To be done »
Begin with the first line of the listing and quote every line through the one containing "abs(face.normal.z) > abs(face.normal.x)))"; give only those lines.

[BEGIN Data extract]

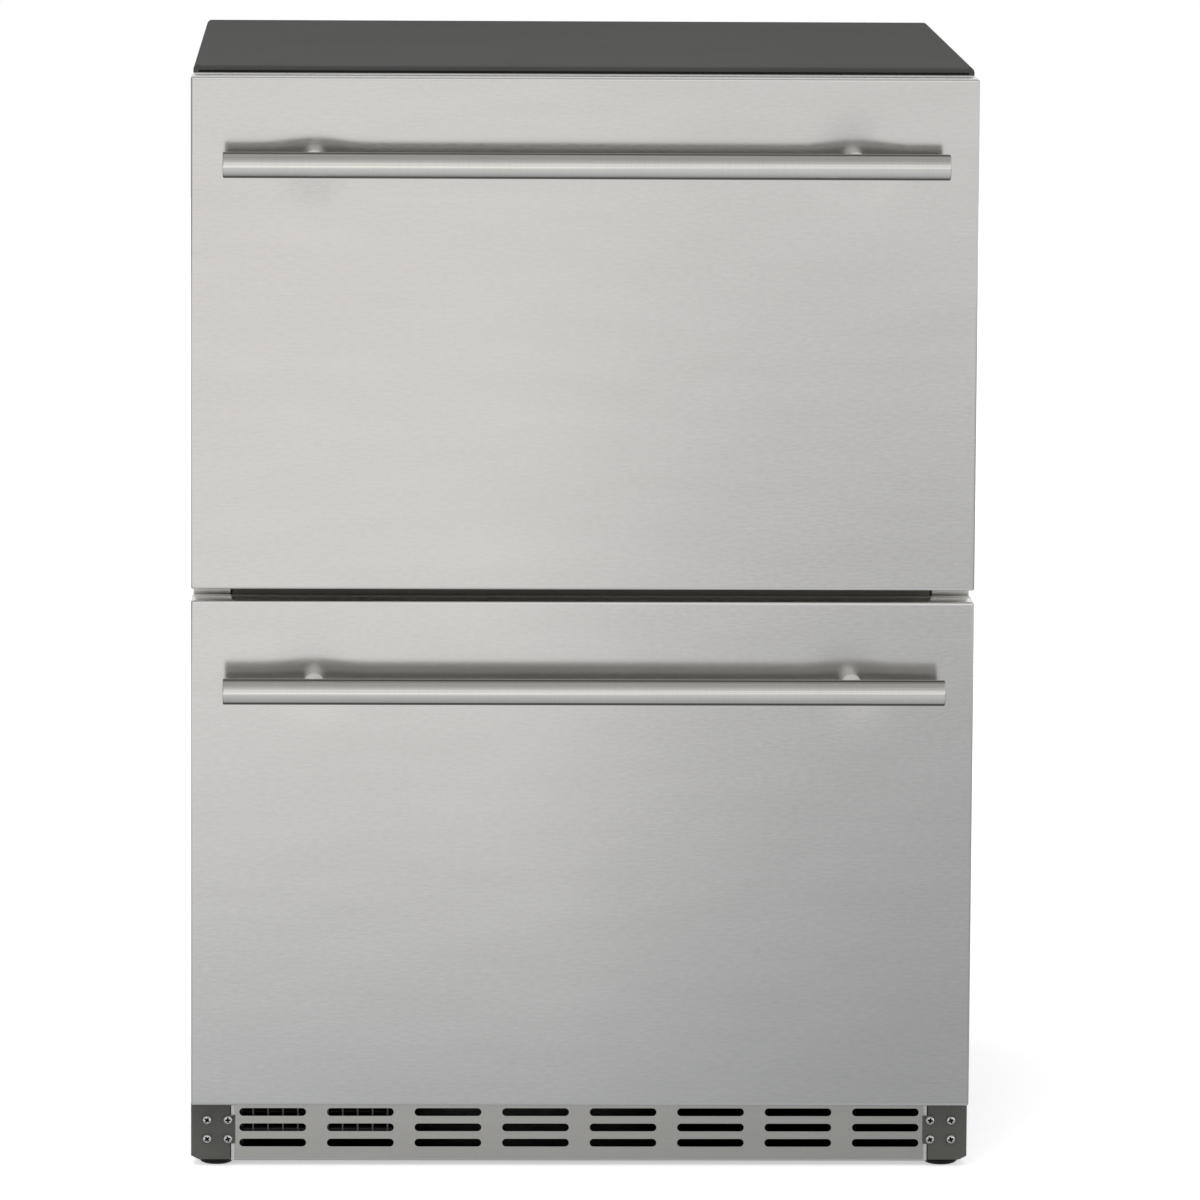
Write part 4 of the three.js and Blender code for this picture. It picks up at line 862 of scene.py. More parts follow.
for place in ("upper", "lower"):
    skinNode = f"{place}_door_skin"
    barX0, barX1, barY0, barY1, barZ0, barZ1 = boxOf(f"{place}_handle")
    r, end, inset = handle["radius"], handle["endRound"], handle["postInset"]
    posts = [(x, barZ0 + r) for x in (barX0 + inset, barX1 - inset)]

    x0, x1, y0, y1, z0, z1 = boxOf(skinNode)
    edge, sheet, hem = door["edge"], door["sheet"], door["hem"]
    skinLine = [(edge + 0.8, y0)]
    skinLine += [(edge * (1 - math.sin(a)), y0 + edge * (1 - math.cos(a))) for a in quarterTurn]
    skinLine += [(0, y1 - 0.9), (0, y1 - hem), (0.15, y1 - 0.15), (hem, y1), (sheet - 0.15, y1 - 0.15),
                 (sheet, y1 - 0.9), (sheet, y0 + edge), (edge, y0 + sheet)]
    skin = pressAlong(f"{place}DoorSkin", skinNode, "Y", skinLine, (door["corner"], 0.5, 0.6))
    dishSheet(skin, y0, posts, door["dish"][place])
    fitPiece(skin, "doorSteel", skinNode)
    # painted highlight: the top faces and the bends of the front edges take the paler copy of the sheet
    dressFaces(skin, "doorEdgeHighlight", lambda face: face.normal.z > 0.9 or (
        face.center.y / mm < y0 + edge and -0.995 < face.normal.y < -0.02 and
        abs(face.normal.z) > abs(face.normal.x)))

    front, back = boxOf(f"{place}_door_core")[2:4]
    neck = y1 + 0.3
    coreLine = [(1.3, front), (1.3, neck), (0.3, neck), (0.05, neck + 0.2), (0, neck + 0.6), (0, back - 2),
                (0.3, back - 1), (1, back - 0.3), (2, back), (3, back), (26, back), (26.8, back - 1.6),
                (29.2, back - 1.6), (30, back), (31, back)]
    fitPiece(pressAlong(f"{place}DoorLiner", skinNode, "Y", coreLine, (door["coreCorner"], 0, 0)),
             "doorPlastic", f"{place}_door_core")

    front = boxOf(f"{place}_door_gasket")[2]
    sealLine = [(inset, front + depth) for inset, depth in gasketLine]
    fitPiece(pressAlong(f"{place}DoorSeal", skinNode, "Y", sealLine, (door["gasketCorner"], 0, 0),
                        steps=2, closed=True), "gasketRubber", f"{place}_door_gasket")

    endLine = [(0, 0), (r - 2 * end, 0), (r - end, 0), (r - 0.45 * end, 0.12), (r - 0.12 * end, 0.45 * end),
               (r, end), (r, 2 * end)]
    barLine = [(radius, barX0 + depth) for radius, depth in endLine]
    barLine += [(radius, barX1 - depth) for radius, depth in reversed(endLine)]
    pieces = [turnShape("bar", "X", (barY0 + r, barZ0 + r), barLine, 64)]
    postR, foot, root = handle["postRadius"], handle["foot"], barY1 + door["dish"][place]
    postLine = [(0, barY0 + r), (postR, barY0 + r), (postR, root - 2.2), (postR + 0.15 * foot, root - 1.3),
                (postR + 0.5 * foot, root - 0.6), (postR + foot, root), (0, root)]
    pieces += [turnShape("post", "Y", post, postLine, 40) for post in posts]
    grip = fitPiece(joinPieces(f"{place}DoorHandle", pieces), "handleSteel", f"{place}_handle")
    if place == "lower":
        # painted light: the lower bar's upper back takes a paler copy of its finish, so that the door mirrors
        # it brighter
        dressFaces(grip, "paintedLightTubeTop", lambda face: face.normal.y > 0.05 and face.normal.z > 0)
    # painted shade: the faces of the bar that look back take a darker copy of its finish
    dressFaces(grip, "handleShadedBack", lambda face: face.normal.y > handle["shadedBackFrom"][place])
    behindBar, postX = barY0 + 1.8 * r, posts[1][0]
    dressFaces(grip, "postLacquer", lambda face: (
        face.center.y / mm > behindBar and abs(face.normal.y) < 0.9 and
        abs(abs(face.center.x / mm) - postX) < postR + 1))
print("doors built")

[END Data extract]

The completed task »
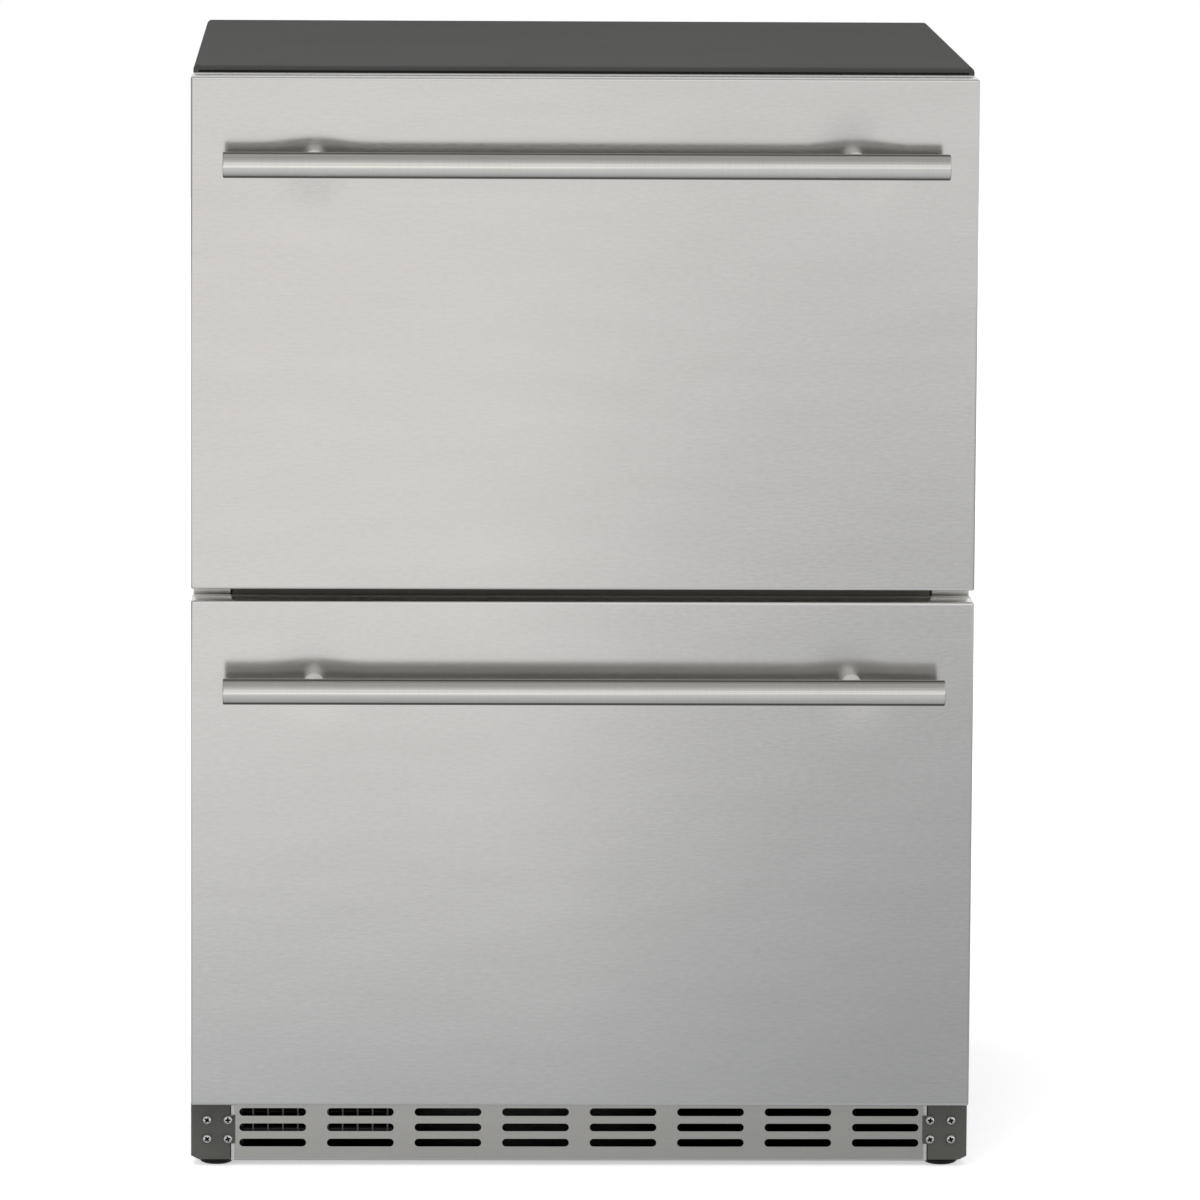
Write part 4 of the three.js and Blender code for this picture. It picks up at line 862 of scene.py. More parts follow.
for place in ("upper", "lower"):
    skinNode = f"{place}_door_skin"
    barX0, barX1, barY0, barY1, barZ0, barZ1 = boxOf(f"{place}_handle")
    r, end, inset = handle["radius"], handle["endRound"], handle["postInset"]
    posts = [(x, barZ0 + r) for x in (barX0 + inset, barX1 - inset)]

    x0, x1, y0, y1, z0, z1 = boxOf(skinNode)
    edge, sheet, hem = door["edge"], door["sheet"], door["hem"]
    skinLine = [(edge + 0.8, y0)]
    skinLine += [(edge * (1 - math.sin(a)), y0 + edge * (1 - math.cos(a))) for a in quarterTurn]
    skinLine += [(0, y1 - 0.9), (0, y1 - hem), (0.15, y1 - 0.15), (hem, y1), (sheet - 0.15, y1 - 0.15),
                 (sheet, y1 - 0.9), (sheet, y0 + edge), (edge, y0 + sheet)]
    skin = pressAlong(f"{place}DoorSkin", skinNode, "Y", skinLine, (door["corner"], 0.5, 0.6))
    dishSheet(skin, y0, posts, door["dish"][place])
    fitPiece(skin, "doorSteel", skinNode)
    # painted highlight: the top faces and the bends of the front edges take the paler copy of the sheet
    dressFaces(skin, "doorEdgeHighlight", lambda face: face.normal.z > 0.9 or (
        face.center.y / mm < y0 + edge and -0.995 < face.normal.y < -0.02 and
        abs(face.normal.z) > abs(face.normal.x)))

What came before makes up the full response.